By Peter Staas on Feb. 17, 2013
LINE v LNCO -- Price Appreciation

Master limited partnerships (MLP) have long been the province of individual investors, thanks to restrictions on fund ownership of this security class and tax complications for institutions. This ownership base and somewhat constrained liquidity explains the sharp but short-lived selloffs that intermittently afflict the MLPs, especially when individual investors set stop-loss around the same price levels.

Although the above-average yields and tax advantages associated with publicly traded partnerships have a broad appeal, some individual investors avoid these securities (or opt to gain exposure through a growing number of fund products) to avoid the headaches of dealing with the unfamiliar Schedule K-1 during tax season.

Moreover, investors that own MLP units in a 401(k) or other tax-advantaged account could be subject to levies if the unrelated business taxable income generated by these holdings exceeds $1,000 in a given year.  

To expand their shareholder bases and improve liquidity, Kinder Morgan Energy Partners LP (NYSE: KMP) and Enbridge Energy Partners LP (NYSE: EEP) created I-shares, an alternative unit class that offer exposure to the same underlying assets but replace the MLP’s quarterly cash distribution with an equivalent number of I-shares. These “paid-in-kind” distributions aren’t subject to tax until the holder sells his, hers or its position, at which point the capital gains rate would apply.

Kinder Morgan Management LLC (NYSE: KMR) and Enbridge Energy Management LLC (NYSE: EEQ) garnered some additional investor dollars but lack the liquidity of their respective MLP units and usually trade at a discount.

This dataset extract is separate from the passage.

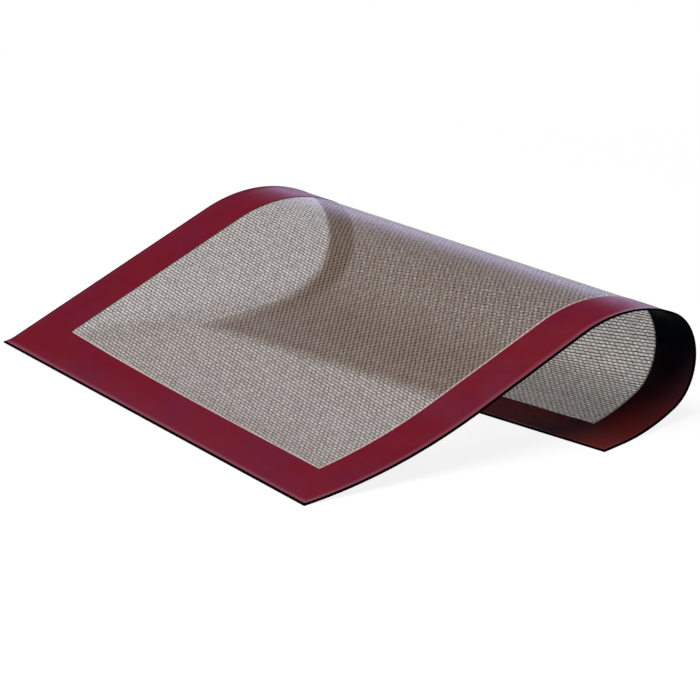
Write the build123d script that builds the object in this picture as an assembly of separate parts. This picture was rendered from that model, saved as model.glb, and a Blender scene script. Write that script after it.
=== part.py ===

The graph below tracks the widening performance gap between these two securities over the past three years.


Source: Bloomberg

Linn Energy LLC (NSDQ: LINE), the largest upstream operator in the MLP space, last year launched an appealing alternative to I-shares that has broadened its investor base and provided yet another means of raising capital.

Structured as a corporation, LinnCo LLC (NSDQ: LNCO) went public on Oct. 12, 2012, raising about $1.1 billion that was used to purchase a 13.2 percent equity stake in its parent company, Linn Energy. Each share of LinnCo represents one unit of Linn Energy and its qualified dividends mirror its parent’s quarterly distributions.

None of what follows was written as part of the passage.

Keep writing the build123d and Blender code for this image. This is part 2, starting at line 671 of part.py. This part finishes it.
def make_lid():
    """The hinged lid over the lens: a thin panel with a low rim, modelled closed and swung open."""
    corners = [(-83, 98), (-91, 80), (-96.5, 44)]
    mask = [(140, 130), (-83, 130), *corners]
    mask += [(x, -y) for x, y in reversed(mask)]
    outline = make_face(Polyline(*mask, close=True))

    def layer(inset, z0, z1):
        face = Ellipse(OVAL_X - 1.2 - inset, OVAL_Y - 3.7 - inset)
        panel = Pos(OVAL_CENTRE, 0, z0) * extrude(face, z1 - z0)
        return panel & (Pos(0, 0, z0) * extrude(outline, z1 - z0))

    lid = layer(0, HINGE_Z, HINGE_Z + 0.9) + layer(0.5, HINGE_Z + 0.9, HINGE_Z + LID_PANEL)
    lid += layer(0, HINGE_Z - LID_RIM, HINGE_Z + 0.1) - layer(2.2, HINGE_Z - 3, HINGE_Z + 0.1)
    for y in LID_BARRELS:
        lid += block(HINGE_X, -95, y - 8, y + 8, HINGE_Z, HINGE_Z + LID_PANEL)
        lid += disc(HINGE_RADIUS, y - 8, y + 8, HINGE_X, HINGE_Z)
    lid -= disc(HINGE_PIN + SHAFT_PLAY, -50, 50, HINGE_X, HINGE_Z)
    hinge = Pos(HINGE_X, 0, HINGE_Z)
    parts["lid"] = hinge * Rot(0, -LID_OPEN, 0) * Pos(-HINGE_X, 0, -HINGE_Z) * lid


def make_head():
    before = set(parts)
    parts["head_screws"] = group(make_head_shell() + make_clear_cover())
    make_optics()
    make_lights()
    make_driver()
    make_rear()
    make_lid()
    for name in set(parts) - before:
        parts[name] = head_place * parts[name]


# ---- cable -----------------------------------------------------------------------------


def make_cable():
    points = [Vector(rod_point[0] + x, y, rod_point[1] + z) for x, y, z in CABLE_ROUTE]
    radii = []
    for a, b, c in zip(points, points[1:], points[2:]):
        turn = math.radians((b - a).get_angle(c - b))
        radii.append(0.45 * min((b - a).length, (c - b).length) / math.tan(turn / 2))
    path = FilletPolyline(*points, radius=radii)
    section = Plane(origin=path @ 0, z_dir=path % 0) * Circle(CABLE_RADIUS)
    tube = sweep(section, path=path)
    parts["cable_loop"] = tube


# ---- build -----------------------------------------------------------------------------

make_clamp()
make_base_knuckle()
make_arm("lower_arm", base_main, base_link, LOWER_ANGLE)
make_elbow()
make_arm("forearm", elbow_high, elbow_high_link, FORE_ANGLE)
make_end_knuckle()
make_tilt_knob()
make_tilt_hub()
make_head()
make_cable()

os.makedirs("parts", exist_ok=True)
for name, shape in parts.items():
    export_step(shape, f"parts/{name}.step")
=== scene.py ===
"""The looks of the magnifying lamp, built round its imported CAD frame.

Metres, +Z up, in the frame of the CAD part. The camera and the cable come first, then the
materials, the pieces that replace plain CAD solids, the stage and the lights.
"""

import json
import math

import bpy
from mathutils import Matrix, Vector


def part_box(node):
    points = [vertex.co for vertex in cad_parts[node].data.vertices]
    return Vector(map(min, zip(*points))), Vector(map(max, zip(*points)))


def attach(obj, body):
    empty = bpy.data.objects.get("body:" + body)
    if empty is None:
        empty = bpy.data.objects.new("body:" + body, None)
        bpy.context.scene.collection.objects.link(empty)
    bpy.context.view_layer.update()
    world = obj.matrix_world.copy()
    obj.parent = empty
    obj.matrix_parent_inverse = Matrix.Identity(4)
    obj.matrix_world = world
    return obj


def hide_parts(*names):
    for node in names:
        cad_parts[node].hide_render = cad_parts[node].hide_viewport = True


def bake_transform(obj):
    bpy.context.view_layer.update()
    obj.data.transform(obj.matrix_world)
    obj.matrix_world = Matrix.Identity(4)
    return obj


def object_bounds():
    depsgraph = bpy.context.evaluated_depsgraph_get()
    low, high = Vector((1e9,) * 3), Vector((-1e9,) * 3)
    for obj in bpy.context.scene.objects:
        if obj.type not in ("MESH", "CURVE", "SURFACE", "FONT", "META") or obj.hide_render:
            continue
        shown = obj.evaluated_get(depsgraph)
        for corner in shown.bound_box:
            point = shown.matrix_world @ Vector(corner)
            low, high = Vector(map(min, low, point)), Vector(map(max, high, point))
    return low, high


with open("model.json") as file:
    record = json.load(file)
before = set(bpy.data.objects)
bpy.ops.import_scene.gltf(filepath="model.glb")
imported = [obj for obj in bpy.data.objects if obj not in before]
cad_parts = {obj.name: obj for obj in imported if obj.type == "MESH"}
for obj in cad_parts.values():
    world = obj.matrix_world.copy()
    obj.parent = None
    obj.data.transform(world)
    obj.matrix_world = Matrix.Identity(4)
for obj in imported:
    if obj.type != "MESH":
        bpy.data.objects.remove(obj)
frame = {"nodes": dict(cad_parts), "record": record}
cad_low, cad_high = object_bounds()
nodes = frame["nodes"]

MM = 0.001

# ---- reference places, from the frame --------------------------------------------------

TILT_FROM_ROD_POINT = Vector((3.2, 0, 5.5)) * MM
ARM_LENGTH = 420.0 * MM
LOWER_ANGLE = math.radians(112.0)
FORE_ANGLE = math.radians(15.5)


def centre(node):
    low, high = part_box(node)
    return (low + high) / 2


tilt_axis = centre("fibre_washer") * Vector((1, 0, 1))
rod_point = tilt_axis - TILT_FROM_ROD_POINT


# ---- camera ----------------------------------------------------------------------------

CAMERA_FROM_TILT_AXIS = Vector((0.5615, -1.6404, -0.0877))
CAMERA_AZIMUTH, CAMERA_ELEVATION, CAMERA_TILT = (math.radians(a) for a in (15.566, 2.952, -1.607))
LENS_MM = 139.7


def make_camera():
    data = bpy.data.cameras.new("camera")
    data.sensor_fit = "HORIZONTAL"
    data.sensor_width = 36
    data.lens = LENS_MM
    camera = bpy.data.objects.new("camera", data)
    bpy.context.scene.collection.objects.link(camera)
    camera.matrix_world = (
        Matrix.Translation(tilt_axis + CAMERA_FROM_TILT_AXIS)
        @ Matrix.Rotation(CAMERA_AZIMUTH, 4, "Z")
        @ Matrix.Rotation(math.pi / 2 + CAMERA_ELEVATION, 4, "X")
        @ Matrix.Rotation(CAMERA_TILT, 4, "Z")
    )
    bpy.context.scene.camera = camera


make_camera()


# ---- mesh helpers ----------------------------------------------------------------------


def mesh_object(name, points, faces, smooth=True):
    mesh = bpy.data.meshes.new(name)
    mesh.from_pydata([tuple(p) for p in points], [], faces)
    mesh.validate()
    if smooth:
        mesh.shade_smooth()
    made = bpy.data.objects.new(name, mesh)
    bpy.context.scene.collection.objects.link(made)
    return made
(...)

In short, LinnCo provides exposure to Linn Energy’s growth story and enticing yield without the tax headaches and restrictions that have limited the MLP’s level of institutional ownership to between 26 and 28 percent. This new structure has proved to be a hit among investors, with institutions holding about 55 percent of the outstanding shares.


Source: Bloomberg

First and foremost, the launch of LinnCo reinforces Linn Energy’s reputation as one of the most forward-thinking names in the MLP space. At the same time, shares of LinnCo have started to trade at a premium to Linn Energy’s unit price, providing a useful gauge of investor demand for names that offer an above-average yield without the headaches and restrictions associated with MLPs.


Source: Bloomberg

We expect the success of this innovative transaction to provide a template for other MLPs seeking to access individual, institutional and foreign capital that had remained on the sidelines.